- _PROVIDED INFORMATION_:
------------------------------

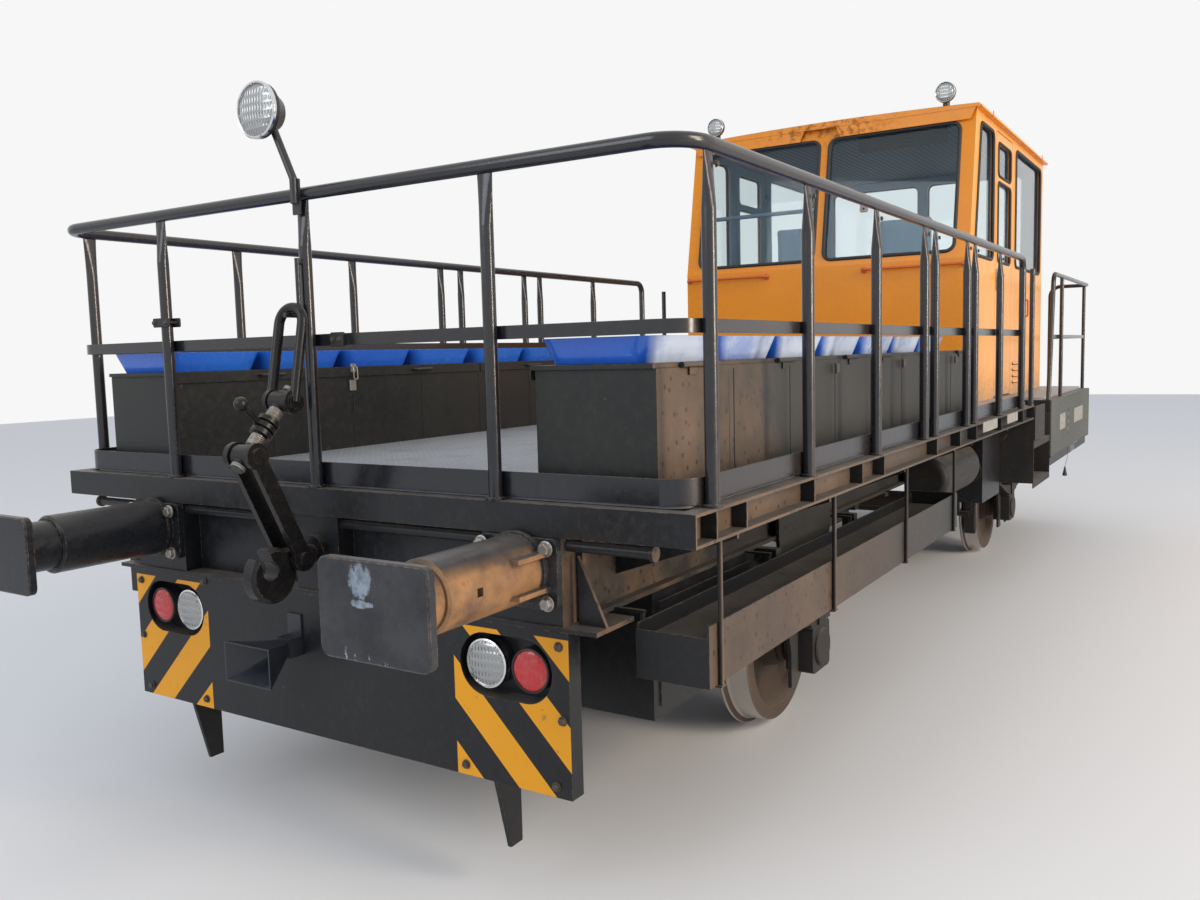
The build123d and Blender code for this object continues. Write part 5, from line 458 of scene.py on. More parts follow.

------------------------------

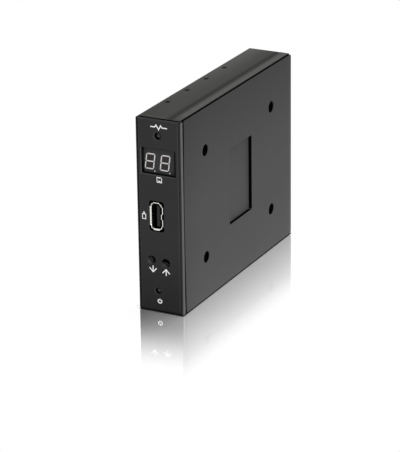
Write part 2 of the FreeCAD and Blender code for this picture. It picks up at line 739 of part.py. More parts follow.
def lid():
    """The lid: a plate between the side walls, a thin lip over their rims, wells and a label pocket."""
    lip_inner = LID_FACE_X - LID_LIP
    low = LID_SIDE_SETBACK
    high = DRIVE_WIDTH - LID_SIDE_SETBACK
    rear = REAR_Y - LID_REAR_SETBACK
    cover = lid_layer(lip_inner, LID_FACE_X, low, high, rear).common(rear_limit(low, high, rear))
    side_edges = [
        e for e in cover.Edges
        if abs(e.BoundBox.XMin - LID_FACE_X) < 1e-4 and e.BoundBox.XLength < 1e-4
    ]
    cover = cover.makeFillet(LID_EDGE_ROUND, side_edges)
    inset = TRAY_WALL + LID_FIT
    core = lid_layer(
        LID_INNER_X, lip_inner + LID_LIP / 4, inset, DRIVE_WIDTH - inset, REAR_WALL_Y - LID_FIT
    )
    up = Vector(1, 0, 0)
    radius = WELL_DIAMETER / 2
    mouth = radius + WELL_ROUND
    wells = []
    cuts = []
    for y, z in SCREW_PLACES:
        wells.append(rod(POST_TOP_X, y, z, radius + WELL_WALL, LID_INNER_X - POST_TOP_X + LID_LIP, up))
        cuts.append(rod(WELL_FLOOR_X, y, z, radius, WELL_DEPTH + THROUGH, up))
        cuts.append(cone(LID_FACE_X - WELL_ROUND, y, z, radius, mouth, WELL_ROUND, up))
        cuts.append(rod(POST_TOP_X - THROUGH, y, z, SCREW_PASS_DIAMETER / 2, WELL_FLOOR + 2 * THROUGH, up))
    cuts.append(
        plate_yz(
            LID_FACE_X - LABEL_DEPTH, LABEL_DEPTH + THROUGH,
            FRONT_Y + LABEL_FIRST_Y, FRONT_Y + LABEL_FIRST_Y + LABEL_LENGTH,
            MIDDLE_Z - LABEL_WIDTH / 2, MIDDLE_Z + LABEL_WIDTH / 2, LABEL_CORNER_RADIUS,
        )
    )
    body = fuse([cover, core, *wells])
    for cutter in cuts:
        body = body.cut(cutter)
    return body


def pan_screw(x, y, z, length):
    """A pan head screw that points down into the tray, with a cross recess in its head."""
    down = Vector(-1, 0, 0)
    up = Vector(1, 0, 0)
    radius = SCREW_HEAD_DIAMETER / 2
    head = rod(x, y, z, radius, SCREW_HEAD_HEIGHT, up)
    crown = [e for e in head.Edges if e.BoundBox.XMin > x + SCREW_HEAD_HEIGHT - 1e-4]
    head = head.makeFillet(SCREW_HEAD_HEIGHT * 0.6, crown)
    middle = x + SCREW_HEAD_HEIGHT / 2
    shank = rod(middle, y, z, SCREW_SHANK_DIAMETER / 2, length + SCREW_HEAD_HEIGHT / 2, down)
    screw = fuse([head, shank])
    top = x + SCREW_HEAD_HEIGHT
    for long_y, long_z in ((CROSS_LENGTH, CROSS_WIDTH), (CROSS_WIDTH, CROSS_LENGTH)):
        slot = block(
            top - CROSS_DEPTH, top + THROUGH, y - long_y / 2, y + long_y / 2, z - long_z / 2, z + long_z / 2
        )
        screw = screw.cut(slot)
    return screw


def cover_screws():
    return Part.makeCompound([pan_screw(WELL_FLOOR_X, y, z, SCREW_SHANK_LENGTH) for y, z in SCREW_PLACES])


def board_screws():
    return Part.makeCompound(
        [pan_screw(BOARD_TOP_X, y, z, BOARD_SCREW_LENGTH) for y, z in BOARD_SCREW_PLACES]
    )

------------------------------

- _PROBLEM TO SOLVE_:
Transcribe, word for word, every line from the line with "Write part 2" to the line with "return body", inclusive, and output nothing else.

- _CORRECT ANSWER_:
Write part 2 of the FreeCAD and Blender code for this picture. It picks up at line 739 of part.py. More parts follow.
def lid():
    """The lid: a plate between the side walls, a thin lip over their rims, wells and a label pocket."""
    lip_inner = LID_FACE_X - LID_LIP
    low = LID_SIDE_SETBACK
    high = DRIVE_WIDTH - LID_SIDE_SETBACK
    rear = REAR_Y - LID_REAR_SETBACK
    cover = lid_layer(lip_inner, LID_FACE_X, low, high, rear).common(rear_limit(low, high, rear))
    side_edges = [
        e for e in cover.Edges
        if abs(e.BoundBox.XMin - LID_FACE_X) < 1e-4 and e.BoundBox.XLength < 1e-4
    ]
    cover = cover.makeFillet(LID_EDGE_ROUND, side_edges)
    inset = TRAY_WALL + LID_FIT
    core = lid_layer(
        LID_INNER_X, lip_inner + LID_LIP / 4, inset, DRIVE_WIDTH - inset, REAR_WALL_Y - LID_FIT
    )
    up = Vector(1, 0, 0)
    radius = WELL_DIAMETER / 2
    mouth = radius + WELL_ROUND
    wells = []
    cuts = []
    for y, z in SCREW_PLACES:
        wells.append(rod(POST_TOP_X, y, z, radius + WELL_WALL, LID_INNER_X - POST_TOP_X + LID_LIP, up))
        cuts.append(rod(WELL_FLOOR_X, y, z, radius, WELL_DEPTH + THROUGH, up))
        cuts.append(cone(LID_FACE_X - WELL_ROUND, y, z, radius, mouth, WELL_ROUND, up))
        cuts.append(rod(POST_TOP_X - THROUGH, y, z, SCREW_PASS_DIAMETER / 2, WELL_FLOOR + 2 * THROUGH, up))
    cuts.append(
        plate_yz(
            LID_FACE_X - LABEL_DEPTH, LABEL_DEPTH + THROUGH,
            FRONT_Y + LABEL_FIRST_Y, FRONT_Y + LABEL_FIRST_Y + LABEL_LENGTH,
            MIDDLE_Z - LABEL_WIDTH / 2, MIDDLE_Z + LABEL_WIDTH / 2, LABEL_CORNER_RADIUS,
        )
    )
    body = fuse([cover, core, *wells])
    for cutter in cuts:
        body = body.cut(cutter)
    return body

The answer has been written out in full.